◆ MATERIAL:
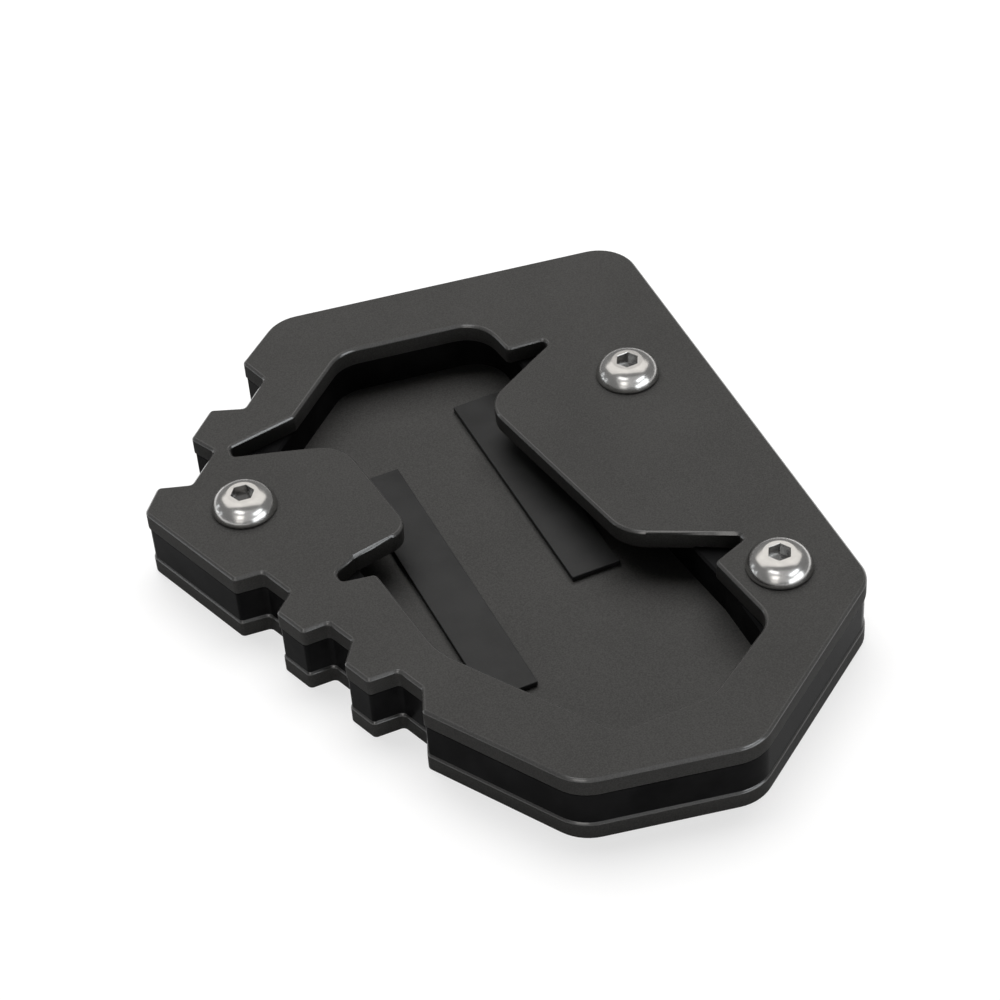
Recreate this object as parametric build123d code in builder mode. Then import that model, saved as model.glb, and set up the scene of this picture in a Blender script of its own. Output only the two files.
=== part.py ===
from build123d import *
import os
from math import cos, radians, sin

# Foot enlarger for a motorbike's side stand. Two notched plates carry a spacer ring between them,
# and the stand's own foot sits in the pocket, on two strips and under two bent tabs.
# Origin: middle of the outline at the underside of the base plate. +Y to the rear, +Z up, millimetres.

# Layers, from the ground up
base_thickness = 3.0
spacer_height = 5.5
clamp_thickness = 3.0
plate_edge_break = 0.4
spacer_edge_break = 0.35
spacer_inset = 0.2

# Outline of both plates: sharp corners and the rounds on them
rear_left = (-11.2, 56.15)
rear_right = (43.97, 47.6)
front_right = (40.93, -35.95)
front = (12.8, -56.2)
front_left = (-11.35, -51.15)
side_corner = (-27.2, -24.75)
left_tip = (-44.05, 24.1)
left_heel = (-40.5, 28.45)
rear_shoulder = (-19.6, 48.9)
rear_round = 6.4
front_right_round = 5.4
front_round = 6.6
front_left_round = 7.0
tip_round = 1.6

# Notches, clockwise: where the mouth and the floor start and where they end along the side, and the
# depth. The first one cuts off the side's own corner.
left_notches = [
    (-7.7, -3.05, 1.65, 3.2, 4.1),
    (8.0, 10.6, 15.4, 16.7, 3.6),
    (22.25, 23.95, 29.7, 31.5, 3.85),
]
rear_notches = [
    (-0.1, 2.05, 9.6, 11.15, 4.5),
    (17.85, 19.8, 26.75, 29.35, 4.75),
]
notch_round = 0.8
notch_overcut = 1.0

# Opening for the stand's foot: sharp corners and their rounds
opening_corners = [
    ((-5.55, 43.8), 5.6),
    ((16.4, 40.4), 5.6),
    ((24.85, -36.6), 4.1),
    ((11.35, -45.35), 5.6),
    ((-2.5, -45.35), 3.4),
    ((-17.55, -21.15), 12.0),
    ((-22.3, 28.85), 5.6),
]
spacer_opening_gap = 0.4
spacer_corner_shift = 1.2
spacer_wall_run = 11.65
spacer_wall_turn = 6.3

# Tabs: the bend line, then the corners measured from it and along it, in the tab's own plane
tab_bend = 3.5
left_bend_start = (-23.05, 27.75)
left_bend_heading = -85.0
left_bend_length = 26.55
left_tab_reach = 9.9
left_tab_rear_taper = 3.75
left_tab_front_taper = 1.55
left_tab_rear_round = 5.6
left_tab_front_round = 3.6
right_bend_start = (20.8, 29.15)
right_bend_heading = -80.8
right_bend_length = 49.7
right_tab_reach = 12.2
right_tab_rear_taper = 4.0
right_tab_front_taper = 10.6
right_tab_rear_round = 5.5
right_tab_front_round = 7.0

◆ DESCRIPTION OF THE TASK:
Go through the listing and copy all of it exactly.

◆ CORRECT RESULT:
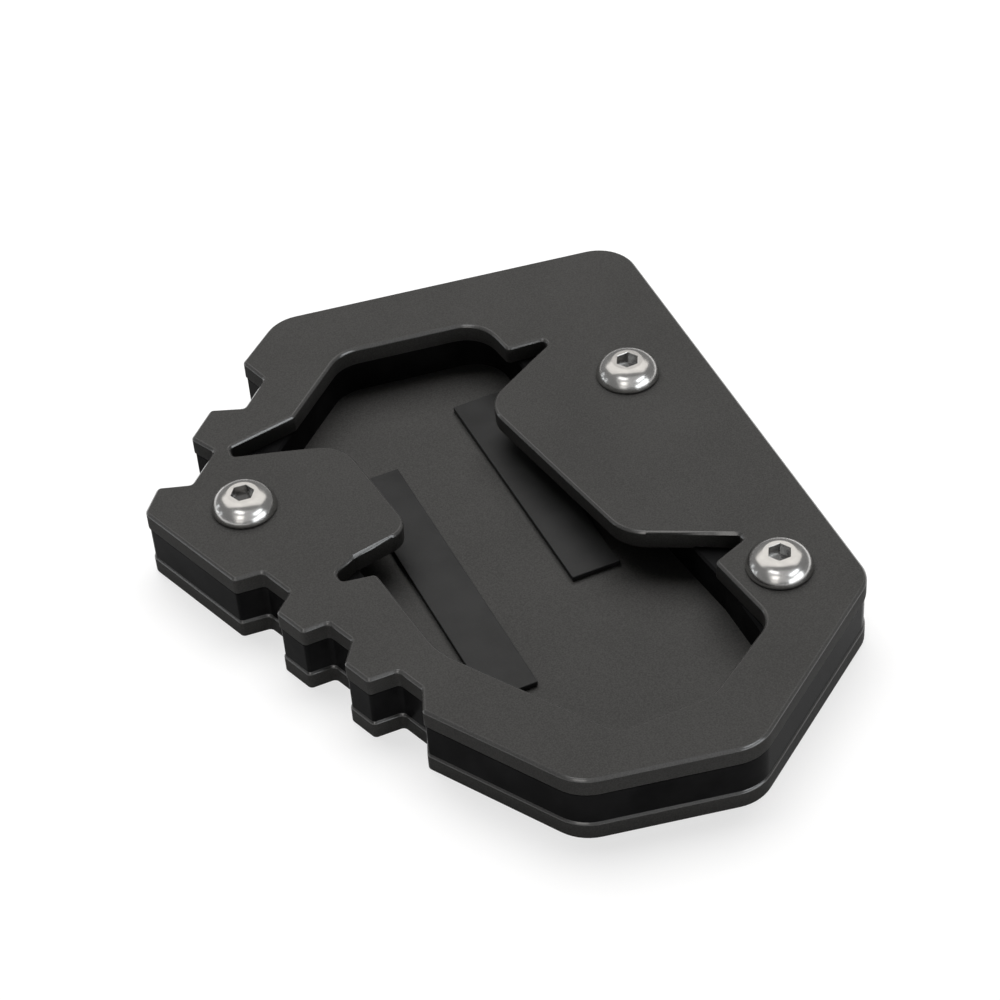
Recreate this object as parametric build123d code in builder mode. Then import that model, saved as model.glb, and set up the scene of this picture in a Blender script of its own. Output only the two files.
=== part.py ===
from build123d import *
import os
from math import cos, radians, sin

# Foot enlarger for a motorbike's side stand. Two notched plates carry a spacer ring between them,
# and the stand's own foot sits in the pocket, on two strips and under two bent tabs.
# Origin: middle of the outline at the underside of the base plate. +Y to the rear, +Z up, millimetres.

# Layers, from the ground up
base_thickness = 3.0
spacer_height = 5.5
clamp_thickness = 3.0
plate_edge_break = 0.4
spacer_edge_break = 0.35
spacer_inset = 0.2

# Outline of both plates: sharp corners and the rounds on them
rear_left = (-11.2, 56.15)
rear_right = (43.97, 47.6)
front_right = (40.93, -35.95)
front = (12.8, -56.2)
front_left = (-11.35, -51.15)
side_corner = (-27.2, -24.75)
left_tip = (-44.05, 24.1)
left_heel = (-40.5, 28.45)
rear_shoulder = (-19.6, 48.9)
rear_round = 6.4
front_right_round = 5.4
front_round = 6.6
front_left_round = 7.0
tip_round = 1.6

# Notches, clockwise: where the mouth and the floor start and where they end along the side, and the
# depth. The first one cuts off the side's own corner.
left_notches = [
    (-7.7, -3.05, 1.65, 3.2, 4.1),
    (8.0, 10.6, 15.4, 16.7, 3.6),
    (22.25, 23.95, 29.7, 31.5, 3.85),
]
rear_notches = [
    (-0.1, 2.05, 9.6, 11.15, 4.5),
    (17.85, 19.8, 26.75, 29.35, 4.75),
]
notch_round = 0.8
notch_overcut = 1.0

# Opening for the stand's foot: sharp corners and their rounds
opening_corners = [
    ((-5.55, 43.8), 5.6),
    ((16.4, 40.4), 5.6),
    ((24.85, -36.6), 4.1),
    ((11.35, -45.35), 5.6),
    ((-2.5, -45.35), 3.4),
    ((-17.55, -21.15), 12.0),
    ((-22.3, 28.85), 5.6),
]
spacer_opening_gap = 0.4
spacer_corner_shift = 1.2
spacer_wall_run = 11.65
spacer_wall_turn = 6.3

# Tabs: the bend line, then the corners measured from it and along it, in the tab's own plane
tab_bend = 3.5
left_bend_start = (-23.05, 27.75)
left_bend_heading = -85.0
left_bend_length = 26.55
left_tab_reach = 9.9
left_tab_rear_taper = 3.75
left_tab_front_taper = 1.55
left_tab_rear_round = 5.6
left_tab_front_round = 3.6
right_bend_start = (20.8, 29.15)
right_bend_heading = -80.8
right_bend_length = 49.7
right_tab_reach = 12.2
right_tab_rear_taper = 4.0
right_tab_front_taper = 10.6
right_tab_rear_round = 5.5
right_tab_front_round = 7.0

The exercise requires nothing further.